** Start DATA RECORDS **

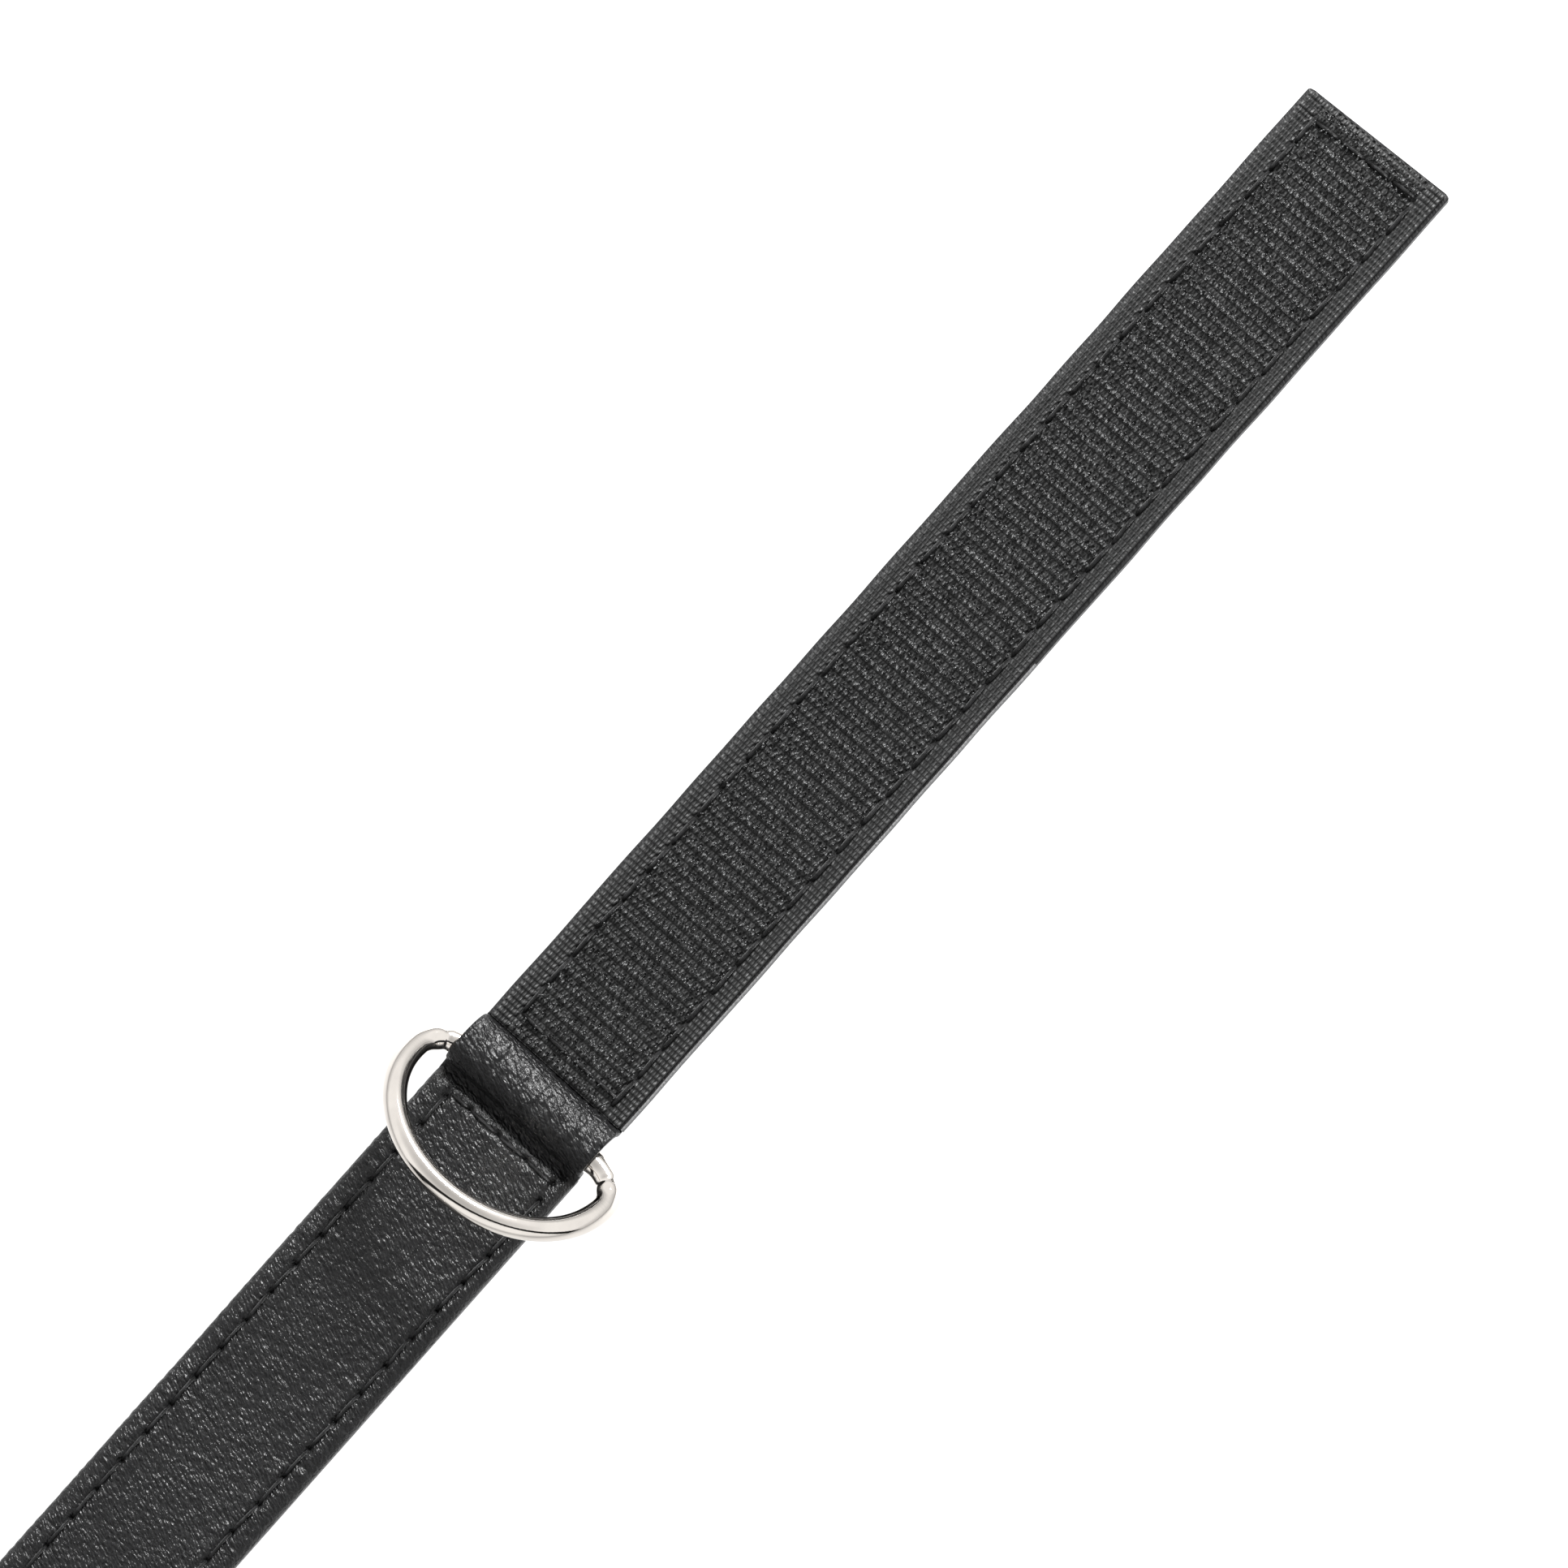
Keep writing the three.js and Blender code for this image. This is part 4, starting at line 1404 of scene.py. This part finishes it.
@dataclass
class Studio:
    """A pale floor, a soft key light, a bright sky and the camera.

    Attributes:
        drop: how far the floor lies below the strap, in metres.
        side: side of the camera's square view at the strap, in metres.
        lens: focal length in mm on a 36 mm sensor.
        turn: direction of the strap in the picture, in degrees above the horizon.
        lean: how far the camera leans towards -Y, in degrees.
        from_tip: from the tongue's tip to the middle of the view, in mm.
        aside: the middle of the view across the strap, in mm.
        pale: the floor's colour.
        key_at: place of the key light in metres.
        key_size: side of the key light in metres.
        key_power: its power in watts.
    """

    drop: float = 0.14
    side: float = 0.1754
    lens: float = 200.0
    turn: float = 48.42
    lean: float = 8.0
    from_tip: float = 98.4
    aside: float = 2.2
    pale: float = 0.61
    key_at: tuple[float, float, float] = (0.98, 0.20, 0.60)
    key_size: float = 0.38
    key_power: float = 30.0

    def floor(self) -> None:
        """Lay the floor."""
        clear_selection()
        bpy.ops.mesh.primitive_plane_add(size=60, location=(0, 0, -self.drop))
        obj = bpy.context.active_object
        obj.name = obj.data.name = "floor"
        mat, _, shader = start_material("pale_floor")
        shader.inputs["Base Color"].default_value = (self.pale, self.pale, self.pale, 1)
        shader.inputs["Roughness"].default_value = 0.9
        obj.data.materials.append(mat)

    def key(self) -> None:
        """Add a soft square light aimed at the tongue's root."""
        data = bpy.data.lights.new("key", "AREA")
        data.size, data.energy = self.key_size, self.key_power
        obj = bpy.data.objects.new("key", data)
        obj.location = self.key_at
        aim = Vector((0.08, 0, 0)) - Vector(self.key_at)
        obj.rotation_euler = aim.to_track_quat("-Z", "Y").to_euler()
        bpy.context.scene.collection.objects.link(obj)

    def camera(self) -> None:
        """Place the camera over the tongue and the first ring."""
        data = bpy.data.cameras.new("camera")
        data.lens, data.sensor_width = self.lens, 36.0
        obj = bpy.data.objects.new("camera", data)
        lean, turn = math.radians(self.lean), math.radians(self.turn)
        back = Vector((0, -math.sin(lean), math.cos(lean)))
        across = Vector((0, math.cos(lean), math.sin(lean)))
        along = Vector((1, 0, 0))
        right = along * math.cos(turn) - across * math.sin(turn)
        up = along * math.sin(turn) + across * math.cos(turn)
        aim = Vector(((TIP_X - self.from_tip) * MM, self.aside * MM, 0.0015))
        at = aim + back * (self.side * self.lens / 36.0)
        obj.matrix_world = Matrix.Translation(at) @ Matrix((right, up, back)).transposed().to_4x4()
        bpy.context.scene.collection.objects.link(obj)
        bpy.context.scene.camera = obj

    def sky(self) -> None:
        """Surround the strap with white, dimmer low down, overhead and in one gap to the side."""
        world = bpy.data.worlds.new("studio")
        world.use_nodes = True
        net = Net(world.node_tree)
        coords = net.node("ShaderNodeTexCoord")
        way = net.node("ShaderNodeSeparateXYZ", i_0=coords.outputs["Generated"]).outputs
        aside = net.math("ADD", net.math("MULTIPLY", way[0], -0.8),
                         net.math("MULTIPLY", way[1], -0.6))
        beside = net.math("ADD", net.span(aside, 0.34, 0.40, 1.0, 0.0), net.span(aside, 0.58, 0.64))
        gap = net.math("MAXIMUM", beside, 0.02)
        low_down = net.math("MULTIPLY", net.span(way[2], 0.08, 0.22, 0.7, 1.0), gap)
        glow = net.math("MULTIPLY", low_down, net.span(way[2], 0.6, 0.98, 1.05, 0.56))
        white = world.node_tree.nodes["Background"]
        white.inputs["Color"].default_value = (1, 1, 1, 1)
        net.tree.links.new(glow, white.inputs["Strength"])
        bpy.context.scene.world = world

    def build(self) -> None:
        """Build the sky, the floor, the light and the camera."""
        bpy.context.scene.view_settings.view_transform = "Standard"
        self.sky()
        self.floor()
        self.key()
        self.camera()


def main() -> None:
    """Build the collar piece by piece, then the studio."""
    logging.basicConfig(level=logging.INFO, format="%(name)s %(message)s")
    finishes = Finishes()
    NeckBand(finishes).build()
    for tag, body, bar, side in (("a", "end_a", BAR_A, Side.TONGUE),
                                 ("b", "end_b", BAR_B, Side.LAP)):
        RingRoll(finishes).build(tag, body, bar, side)
        DRing(finishes).build(tag, bar, side)
    HookTongue(finishes).build()
    LoopLap(finishes).build()
    Studio().build()


if __name__ == "__main__":
    main()
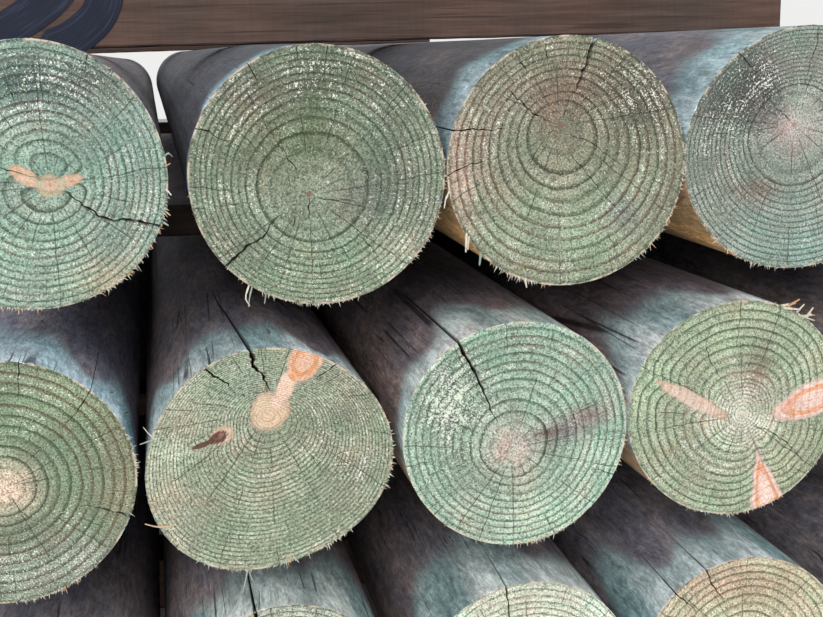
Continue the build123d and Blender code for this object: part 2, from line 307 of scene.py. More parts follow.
# The peeled sides: grey-brown streaks and scuffs, with the treatment's teal by the ends
weathered, tree, shader = new_material("weathered_log_side", 0.66, 0.3)
place = object_place(tree)
warp = noise(place, 9.0, output="Color")
warped = {0: warp, 1: (0.03, 0.03, 0.03), 2: place}
wavy = value_of(tree, "ShaderNodeVectorMath", warped, operation="MULTIPLY_ADD")
broad = noise(wavy, 30.0, 3.0, 0.6, (1, 0.18, 1))
narrow = noise(wavy, 240.0, 4.0, 0.75, (1, 0.10, 1))
fine = noise(wavy, 560.0, 3.0, 0.75, (1, 0.22, 1))
scuffs = noise(wavy, 105.0, 5.0, 0.75, (1, 0.42, 1))
cloud = noise(wavy, 15.0, 4.0, 0.65, (1, 0.3, 1))
side_tone = broad.eased(0.32, 0.68, 0.8, 1.2) * narrow.eased(0.34, 0.66, 0.74, 1.28)
side_tone = side_tone * fine.eased(0.38, 0.62, 0.84, 1.18) * scuffs.eased(0.34, 0.66, 0.76, 1.26)
end_edge = attribute(tree, "end_tint", "Alpha") * 2.2 - (scuffs + (cloud + narrow * 0.3))
dabs = end_edge.eased(0.1, 0.7) * scuffs.eased(0.50, 0.66, 0.0, 0.40)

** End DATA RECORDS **

WHAT YOU ARE ASKED TO DO: Copy down every line of the entries containing the word "Blender".

ANSWER TO THIS PROBLEM:
Keep writing the three.js and Blender code for this image. This is part 4, starting at line 1404 of scene.py. This part finishes it.
Continue the build123d and Blender code for this object: part 2, from line 307 of scene.py. More parts follow.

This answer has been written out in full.